◆ PROVIDED DATA:
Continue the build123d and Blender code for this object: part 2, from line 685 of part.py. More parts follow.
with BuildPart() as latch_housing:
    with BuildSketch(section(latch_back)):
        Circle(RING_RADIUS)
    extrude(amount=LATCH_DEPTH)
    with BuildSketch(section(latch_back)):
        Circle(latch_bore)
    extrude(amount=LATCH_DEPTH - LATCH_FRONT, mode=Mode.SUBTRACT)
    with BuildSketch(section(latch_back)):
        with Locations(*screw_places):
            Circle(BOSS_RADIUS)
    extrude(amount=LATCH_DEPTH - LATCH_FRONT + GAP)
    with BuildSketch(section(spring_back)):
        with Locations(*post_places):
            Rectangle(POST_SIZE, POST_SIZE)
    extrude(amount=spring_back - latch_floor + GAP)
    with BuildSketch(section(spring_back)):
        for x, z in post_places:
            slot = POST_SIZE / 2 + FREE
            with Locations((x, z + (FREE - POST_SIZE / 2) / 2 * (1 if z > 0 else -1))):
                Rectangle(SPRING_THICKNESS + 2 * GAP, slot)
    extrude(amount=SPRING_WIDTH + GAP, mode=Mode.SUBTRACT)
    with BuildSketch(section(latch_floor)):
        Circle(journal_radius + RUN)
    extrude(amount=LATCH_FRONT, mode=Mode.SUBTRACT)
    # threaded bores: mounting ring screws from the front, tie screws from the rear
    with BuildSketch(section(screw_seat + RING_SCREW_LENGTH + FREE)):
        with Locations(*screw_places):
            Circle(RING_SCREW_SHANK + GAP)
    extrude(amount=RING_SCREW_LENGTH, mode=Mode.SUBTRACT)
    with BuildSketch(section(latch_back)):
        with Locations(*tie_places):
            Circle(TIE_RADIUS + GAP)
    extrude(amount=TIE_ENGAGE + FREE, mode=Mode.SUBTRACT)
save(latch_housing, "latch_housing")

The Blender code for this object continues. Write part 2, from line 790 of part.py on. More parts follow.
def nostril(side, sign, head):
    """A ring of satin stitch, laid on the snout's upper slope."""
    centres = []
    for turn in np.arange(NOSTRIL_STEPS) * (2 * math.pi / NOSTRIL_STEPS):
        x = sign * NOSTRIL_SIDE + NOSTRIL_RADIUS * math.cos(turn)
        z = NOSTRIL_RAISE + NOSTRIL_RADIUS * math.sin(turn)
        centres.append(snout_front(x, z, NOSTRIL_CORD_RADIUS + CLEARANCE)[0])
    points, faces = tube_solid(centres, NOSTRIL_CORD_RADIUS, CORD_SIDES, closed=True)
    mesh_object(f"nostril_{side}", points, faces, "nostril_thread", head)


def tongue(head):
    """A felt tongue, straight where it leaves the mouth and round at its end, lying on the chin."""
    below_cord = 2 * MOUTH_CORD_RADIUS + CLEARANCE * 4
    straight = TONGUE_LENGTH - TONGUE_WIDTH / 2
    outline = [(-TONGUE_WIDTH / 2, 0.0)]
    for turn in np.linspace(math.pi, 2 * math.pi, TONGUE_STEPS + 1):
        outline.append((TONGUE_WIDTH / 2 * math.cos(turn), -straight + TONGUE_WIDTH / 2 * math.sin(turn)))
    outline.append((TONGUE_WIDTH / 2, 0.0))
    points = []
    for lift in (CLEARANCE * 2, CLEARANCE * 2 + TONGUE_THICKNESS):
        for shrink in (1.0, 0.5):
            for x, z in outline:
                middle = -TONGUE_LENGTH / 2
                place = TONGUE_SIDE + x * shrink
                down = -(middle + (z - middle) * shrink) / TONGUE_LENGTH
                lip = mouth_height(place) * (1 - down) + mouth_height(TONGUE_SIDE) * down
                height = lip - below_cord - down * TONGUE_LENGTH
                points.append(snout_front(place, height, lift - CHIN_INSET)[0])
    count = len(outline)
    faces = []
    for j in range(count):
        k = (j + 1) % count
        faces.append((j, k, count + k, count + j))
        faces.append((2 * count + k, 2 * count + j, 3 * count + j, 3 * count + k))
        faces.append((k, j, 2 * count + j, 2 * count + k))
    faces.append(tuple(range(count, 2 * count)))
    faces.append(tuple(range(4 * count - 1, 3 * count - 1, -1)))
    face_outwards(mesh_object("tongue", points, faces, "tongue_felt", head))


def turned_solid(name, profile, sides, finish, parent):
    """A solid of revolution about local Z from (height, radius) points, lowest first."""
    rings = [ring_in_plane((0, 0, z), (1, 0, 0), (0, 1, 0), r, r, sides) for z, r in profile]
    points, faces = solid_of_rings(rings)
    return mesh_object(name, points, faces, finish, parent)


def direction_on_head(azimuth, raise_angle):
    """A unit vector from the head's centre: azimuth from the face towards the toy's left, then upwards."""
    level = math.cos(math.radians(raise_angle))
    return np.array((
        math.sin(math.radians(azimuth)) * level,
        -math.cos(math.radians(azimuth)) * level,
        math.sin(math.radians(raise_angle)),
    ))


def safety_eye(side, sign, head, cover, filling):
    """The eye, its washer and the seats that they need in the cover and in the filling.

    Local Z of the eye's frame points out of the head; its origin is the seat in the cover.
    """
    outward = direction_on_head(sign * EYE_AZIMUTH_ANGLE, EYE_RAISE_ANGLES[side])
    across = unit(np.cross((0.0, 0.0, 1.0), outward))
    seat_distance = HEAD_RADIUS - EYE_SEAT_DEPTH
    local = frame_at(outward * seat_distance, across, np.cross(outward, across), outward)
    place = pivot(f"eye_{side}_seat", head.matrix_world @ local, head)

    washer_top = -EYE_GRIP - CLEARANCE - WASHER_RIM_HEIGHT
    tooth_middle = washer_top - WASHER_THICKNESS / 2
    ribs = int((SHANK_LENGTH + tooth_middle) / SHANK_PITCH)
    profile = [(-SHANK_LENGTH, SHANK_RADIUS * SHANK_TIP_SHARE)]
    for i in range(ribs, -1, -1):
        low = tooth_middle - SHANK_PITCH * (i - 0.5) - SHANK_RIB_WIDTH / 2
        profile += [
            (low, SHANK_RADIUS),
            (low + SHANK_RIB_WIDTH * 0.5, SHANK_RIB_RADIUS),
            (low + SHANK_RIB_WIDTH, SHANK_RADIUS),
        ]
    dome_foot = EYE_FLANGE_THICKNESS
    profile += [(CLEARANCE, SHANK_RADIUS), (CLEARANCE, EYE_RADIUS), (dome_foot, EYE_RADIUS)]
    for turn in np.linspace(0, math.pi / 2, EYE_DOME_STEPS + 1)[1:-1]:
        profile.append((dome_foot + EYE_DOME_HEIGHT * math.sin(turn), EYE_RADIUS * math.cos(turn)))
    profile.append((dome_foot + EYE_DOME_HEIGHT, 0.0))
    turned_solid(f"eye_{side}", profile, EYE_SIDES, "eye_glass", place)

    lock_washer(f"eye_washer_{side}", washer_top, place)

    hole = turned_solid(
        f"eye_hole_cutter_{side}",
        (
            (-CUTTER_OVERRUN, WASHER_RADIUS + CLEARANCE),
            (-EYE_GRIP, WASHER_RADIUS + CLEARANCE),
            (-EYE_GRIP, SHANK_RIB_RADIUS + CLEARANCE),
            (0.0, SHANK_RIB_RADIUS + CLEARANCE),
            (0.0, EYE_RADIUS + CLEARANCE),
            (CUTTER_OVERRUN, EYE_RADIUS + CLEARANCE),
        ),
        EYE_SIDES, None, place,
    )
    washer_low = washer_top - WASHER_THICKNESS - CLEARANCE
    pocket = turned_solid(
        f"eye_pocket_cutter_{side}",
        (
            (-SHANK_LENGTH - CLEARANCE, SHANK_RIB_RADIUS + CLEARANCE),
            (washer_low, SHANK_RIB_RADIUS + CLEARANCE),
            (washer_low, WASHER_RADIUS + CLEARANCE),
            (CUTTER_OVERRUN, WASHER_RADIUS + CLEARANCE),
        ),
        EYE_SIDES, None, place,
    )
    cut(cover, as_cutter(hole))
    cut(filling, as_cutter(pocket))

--

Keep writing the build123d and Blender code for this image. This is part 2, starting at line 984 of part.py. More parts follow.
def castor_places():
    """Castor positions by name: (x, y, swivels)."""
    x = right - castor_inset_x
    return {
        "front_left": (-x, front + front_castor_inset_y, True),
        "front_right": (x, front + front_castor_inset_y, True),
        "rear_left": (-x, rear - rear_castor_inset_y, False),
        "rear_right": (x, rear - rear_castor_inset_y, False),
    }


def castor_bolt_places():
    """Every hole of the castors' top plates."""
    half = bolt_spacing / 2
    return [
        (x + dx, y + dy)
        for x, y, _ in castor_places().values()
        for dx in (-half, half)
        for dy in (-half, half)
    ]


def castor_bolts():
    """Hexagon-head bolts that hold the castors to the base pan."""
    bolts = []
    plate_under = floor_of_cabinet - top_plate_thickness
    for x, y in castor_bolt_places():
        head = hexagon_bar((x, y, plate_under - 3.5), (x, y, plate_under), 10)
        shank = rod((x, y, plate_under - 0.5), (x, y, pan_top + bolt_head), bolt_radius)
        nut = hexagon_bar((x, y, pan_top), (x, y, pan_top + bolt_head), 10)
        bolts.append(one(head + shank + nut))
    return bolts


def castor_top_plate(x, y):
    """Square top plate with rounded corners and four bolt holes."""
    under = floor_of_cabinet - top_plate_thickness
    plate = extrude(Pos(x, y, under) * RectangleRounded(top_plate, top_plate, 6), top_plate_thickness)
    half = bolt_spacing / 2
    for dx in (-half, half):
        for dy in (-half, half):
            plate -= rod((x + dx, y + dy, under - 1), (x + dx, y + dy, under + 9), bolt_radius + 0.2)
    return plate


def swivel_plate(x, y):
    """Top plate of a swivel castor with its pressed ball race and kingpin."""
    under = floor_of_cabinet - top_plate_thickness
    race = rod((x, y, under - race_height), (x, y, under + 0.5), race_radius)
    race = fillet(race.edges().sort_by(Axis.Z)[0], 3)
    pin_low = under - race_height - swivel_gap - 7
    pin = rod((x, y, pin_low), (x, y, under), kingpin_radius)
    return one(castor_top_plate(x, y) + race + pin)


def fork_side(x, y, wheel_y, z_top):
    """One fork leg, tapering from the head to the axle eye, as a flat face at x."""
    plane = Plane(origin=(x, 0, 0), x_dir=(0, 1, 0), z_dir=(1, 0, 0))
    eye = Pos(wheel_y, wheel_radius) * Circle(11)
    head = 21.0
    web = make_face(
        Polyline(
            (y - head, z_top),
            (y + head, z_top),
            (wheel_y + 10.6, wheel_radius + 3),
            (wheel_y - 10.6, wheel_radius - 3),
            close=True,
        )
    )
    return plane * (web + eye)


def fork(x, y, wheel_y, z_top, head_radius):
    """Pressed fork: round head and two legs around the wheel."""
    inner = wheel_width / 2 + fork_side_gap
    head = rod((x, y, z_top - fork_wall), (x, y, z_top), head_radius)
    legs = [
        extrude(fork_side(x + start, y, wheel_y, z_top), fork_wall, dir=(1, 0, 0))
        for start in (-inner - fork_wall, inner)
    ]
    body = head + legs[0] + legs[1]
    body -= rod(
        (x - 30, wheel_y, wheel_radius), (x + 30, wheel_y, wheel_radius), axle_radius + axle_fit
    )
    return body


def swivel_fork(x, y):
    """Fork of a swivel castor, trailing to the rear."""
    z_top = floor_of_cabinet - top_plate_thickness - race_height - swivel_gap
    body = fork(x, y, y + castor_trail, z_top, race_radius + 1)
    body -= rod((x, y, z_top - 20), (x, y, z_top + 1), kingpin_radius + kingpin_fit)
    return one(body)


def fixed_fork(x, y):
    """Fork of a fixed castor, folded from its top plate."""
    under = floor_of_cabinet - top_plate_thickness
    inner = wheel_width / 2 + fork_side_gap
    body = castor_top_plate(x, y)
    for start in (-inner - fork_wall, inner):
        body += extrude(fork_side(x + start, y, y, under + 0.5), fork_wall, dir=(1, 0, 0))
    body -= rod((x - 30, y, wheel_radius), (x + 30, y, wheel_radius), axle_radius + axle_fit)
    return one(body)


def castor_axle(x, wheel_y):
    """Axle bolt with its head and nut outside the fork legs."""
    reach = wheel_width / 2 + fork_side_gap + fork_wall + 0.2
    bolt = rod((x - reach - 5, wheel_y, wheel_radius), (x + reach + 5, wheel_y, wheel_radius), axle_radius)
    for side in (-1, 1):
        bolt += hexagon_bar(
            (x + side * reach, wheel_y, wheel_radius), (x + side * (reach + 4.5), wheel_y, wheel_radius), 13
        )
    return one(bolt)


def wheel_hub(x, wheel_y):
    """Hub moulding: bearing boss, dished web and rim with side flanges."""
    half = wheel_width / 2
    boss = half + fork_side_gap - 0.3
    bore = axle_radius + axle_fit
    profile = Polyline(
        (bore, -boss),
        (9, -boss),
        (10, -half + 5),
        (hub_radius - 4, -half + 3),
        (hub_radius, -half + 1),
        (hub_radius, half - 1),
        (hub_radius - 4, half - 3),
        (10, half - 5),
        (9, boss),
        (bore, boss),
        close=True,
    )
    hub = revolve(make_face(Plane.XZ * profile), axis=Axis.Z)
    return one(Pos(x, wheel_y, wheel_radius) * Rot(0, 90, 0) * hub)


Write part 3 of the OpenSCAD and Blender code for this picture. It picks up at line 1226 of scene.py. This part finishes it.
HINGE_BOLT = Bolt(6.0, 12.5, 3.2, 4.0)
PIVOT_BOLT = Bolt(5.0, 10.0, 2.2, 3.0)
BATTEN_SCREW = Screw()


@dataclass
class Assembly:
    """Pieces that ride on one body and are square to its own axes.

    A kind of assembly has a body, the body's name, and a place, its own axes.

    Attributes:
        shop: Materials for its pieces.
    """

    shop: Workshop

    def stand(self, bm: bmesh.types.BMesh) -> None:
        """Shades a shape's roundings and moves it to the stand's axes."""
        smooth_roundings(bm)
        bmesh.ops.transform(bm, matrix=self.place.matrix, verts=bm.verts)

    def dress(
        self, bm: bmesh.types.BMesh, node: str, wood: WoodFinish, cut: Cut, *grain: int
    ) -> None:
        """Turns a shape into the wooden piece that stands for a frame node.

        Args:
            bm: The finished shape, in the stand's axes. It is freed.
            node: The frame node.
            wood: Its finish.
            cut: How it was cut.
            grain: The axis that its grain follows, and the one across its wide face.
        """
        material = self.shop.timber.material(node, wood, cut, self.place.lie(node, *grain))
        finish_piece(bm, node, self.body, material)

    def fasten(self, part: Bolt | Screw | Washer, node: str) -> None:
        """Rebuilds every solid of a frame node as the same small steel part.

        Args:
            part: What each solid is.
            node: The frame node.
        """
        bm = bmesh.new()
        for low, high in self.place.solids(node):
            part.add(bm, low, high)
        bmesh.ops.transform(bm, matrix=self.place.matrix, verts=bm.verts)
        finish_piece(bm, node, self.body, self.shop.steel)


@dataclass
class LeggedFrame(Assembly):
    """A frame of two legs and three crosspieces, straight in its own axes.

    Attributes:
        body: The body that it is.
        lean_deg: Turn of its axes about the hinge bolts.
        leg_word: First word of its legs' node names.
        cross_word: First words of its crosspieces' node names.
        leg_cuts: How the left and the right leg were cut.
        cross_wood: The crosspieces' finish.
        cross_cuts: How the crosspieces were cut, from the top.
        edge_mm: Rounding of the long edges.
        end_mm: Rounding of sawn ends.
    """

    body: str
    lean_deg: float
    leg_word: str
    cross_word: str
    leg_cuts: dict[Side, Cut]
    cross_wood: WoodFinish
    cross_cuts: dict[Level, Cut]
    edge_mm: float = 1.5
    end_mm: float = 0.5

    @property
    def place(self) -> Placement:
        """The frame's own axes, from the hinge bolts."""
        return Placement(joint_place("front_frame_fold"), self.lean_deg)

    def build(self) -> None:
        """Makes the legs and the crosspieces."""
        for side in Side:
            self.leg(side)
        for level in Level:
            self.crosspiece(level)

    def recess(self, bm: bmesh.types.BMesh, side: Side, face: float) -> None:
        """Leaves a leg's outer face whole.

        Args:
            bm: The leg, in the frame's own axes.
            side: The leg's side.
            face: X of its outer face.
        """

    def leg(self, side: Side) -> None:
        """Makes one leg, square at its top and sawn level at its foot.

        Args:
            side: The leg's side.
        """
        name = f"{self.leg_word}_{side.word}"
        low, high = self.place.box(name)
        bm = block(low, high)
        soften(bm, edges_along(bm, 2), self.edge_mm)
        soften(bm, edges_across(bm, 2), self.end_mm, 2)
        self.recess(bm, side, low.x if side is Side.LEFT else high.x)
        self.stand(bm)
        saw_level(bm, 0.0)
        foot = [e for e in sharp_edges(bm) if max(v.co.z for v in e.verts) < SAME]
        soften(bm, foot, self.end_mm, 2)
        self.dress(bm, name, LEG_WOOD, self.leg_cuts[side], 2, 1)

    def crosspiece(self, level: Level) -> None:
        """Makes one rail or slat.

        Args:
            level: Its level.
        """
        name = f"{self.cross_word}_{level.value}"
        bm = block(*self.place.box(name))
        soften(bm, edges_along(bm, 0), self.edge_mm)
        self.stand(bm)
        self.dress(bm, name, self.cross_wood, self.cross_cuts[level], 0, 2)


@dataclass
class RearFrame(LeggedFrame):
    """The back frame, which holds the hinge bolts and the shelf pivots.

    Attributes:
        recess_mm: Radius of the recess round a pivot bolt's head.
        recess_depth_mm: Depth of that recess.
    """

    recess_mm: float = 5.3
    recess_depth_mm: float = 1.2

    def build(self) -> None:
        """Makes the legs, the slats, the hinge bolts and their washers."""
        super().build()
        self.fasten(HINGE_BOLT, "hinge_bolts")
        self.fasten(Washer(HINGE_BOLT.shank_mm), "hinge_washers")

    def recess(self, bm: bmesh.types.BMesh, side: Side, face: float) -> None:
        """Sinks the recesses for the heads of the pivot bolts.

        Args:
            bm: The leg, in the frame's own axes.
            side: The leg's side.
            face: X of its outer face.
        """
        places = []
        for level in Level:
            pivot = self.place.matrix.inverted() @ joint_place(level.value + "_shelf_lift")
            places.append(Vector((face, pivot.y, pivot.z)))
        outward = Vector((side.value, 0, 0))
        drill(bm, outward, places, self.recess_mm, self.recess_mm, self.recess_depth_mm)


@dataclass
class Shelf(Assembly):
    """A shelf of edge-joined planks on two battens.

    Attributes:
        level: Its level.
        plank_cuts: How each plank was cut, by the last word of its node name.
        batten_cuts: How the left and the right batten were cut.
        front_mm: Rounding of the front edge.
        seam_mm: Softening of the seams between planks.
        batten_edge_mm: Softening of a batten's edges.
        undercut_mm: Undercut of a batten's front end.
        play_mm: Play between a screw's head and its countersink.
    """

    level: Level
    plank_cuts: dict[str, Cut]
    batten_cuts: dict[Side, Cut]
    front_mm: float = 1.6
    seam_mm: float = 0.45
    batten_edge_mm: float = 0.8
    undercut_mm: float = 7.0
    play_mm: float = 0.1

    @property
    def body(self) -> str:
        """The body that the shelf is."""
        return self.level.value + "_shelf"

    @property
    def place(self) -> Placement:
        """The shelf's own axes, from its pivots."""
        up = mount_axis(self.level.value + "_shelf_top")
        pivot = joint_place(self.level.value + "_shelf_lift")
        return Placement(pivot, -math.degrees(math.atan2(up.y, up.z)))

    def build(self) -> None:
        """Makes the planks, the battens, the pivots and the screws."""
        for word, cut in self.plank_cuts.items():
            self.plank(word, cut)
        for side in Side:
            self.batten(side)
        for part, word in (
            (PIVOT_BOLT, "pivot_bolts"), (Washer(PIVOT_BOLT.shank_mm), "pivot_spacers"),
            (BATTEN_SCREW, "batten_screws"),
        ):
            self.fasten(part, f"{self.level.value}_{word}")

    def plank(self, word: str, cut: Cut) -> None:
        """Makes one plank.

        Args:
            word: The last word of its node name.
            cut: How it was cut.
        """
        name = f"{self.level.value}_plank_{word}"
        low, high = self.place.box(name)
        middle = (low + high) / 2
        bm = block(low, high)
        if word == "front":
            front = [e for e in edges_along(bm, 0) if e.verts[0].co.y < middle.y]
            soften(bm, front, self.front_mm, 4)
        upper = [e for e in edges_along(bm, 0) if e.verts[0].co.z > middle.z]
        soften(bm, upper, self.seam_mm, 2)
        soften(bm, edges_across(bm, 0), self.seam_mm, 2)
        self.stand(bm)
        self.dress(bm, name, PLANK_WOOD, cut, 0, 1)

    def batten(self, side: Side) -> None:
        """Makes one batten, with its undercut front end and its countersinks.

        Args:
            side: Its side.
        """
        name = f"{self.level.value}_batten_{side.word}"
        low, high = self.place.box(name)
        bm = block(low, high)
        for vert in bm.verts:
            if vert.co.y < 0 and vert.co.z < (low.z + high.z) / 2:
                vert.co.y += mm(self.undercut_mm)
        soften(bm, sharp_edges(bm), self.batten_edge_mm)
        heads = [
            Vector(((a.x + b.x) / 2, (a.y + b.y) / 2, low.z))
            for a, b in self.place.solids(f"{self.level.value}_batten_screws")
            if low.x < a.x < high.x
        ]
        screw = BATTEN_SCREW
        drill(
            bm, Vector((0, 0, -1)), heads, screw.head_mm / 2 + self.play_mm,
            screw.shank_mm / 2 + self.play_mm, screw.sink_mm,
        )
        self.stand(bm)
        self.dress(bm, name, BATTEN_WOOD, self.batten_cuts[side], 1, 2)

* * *

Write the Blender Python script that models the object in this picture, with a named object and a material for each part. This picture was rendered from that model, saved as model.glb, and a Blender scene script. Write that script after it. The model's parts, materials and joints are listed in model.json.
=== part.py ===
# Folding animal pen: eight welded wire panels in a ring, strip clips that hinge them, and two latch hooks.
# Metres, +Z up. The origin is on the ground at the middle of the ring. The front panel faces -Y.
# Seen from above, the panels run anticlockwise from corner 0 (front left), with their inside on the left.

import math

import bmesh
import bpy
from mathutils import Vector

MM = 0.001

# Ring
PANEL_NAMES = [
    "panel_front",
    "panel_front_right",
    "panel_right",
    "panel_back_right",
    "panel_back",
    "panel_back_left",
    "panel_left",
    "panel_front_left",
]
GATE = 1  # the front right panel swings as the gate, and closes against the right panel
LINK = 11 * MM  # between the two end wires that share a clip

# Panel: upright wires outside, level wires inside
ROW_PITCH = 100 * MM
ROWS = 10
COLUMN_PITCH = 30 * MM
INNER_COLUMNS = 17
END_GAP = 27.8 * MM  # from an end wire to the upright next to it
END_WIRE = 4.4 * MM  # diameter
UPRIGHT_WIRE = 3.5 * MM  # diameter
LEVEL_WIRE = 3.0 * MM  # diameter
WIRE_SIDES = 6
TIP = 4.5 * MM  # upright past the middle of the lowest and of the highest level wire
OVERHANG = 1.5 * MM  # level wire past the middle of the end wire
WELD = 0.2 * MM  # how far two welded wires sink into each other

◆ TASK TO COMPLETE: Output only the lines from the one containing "Write part 3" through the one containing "A kind of assembly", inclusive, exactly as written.

◆ WRITTEN ANSWER:
Write part 3 of the OpenSCAD and Blender code for this picture. It picks up at line 1226 of scene.py. This part finishes it.
HINGE_BOLT = Bolt(6.0, 12.5, 3.2, 4.0)
PIVOT_BOLT = Bolt(5.0, 10.0, 2.2, 3.0)
BATTEN_SCREW = Screw()


@dataclass
class Assembly:
    """Pieces that ride on one body and are square to its own axes.

    A kind of assembly has a body, the body's name, and a place, its own axes.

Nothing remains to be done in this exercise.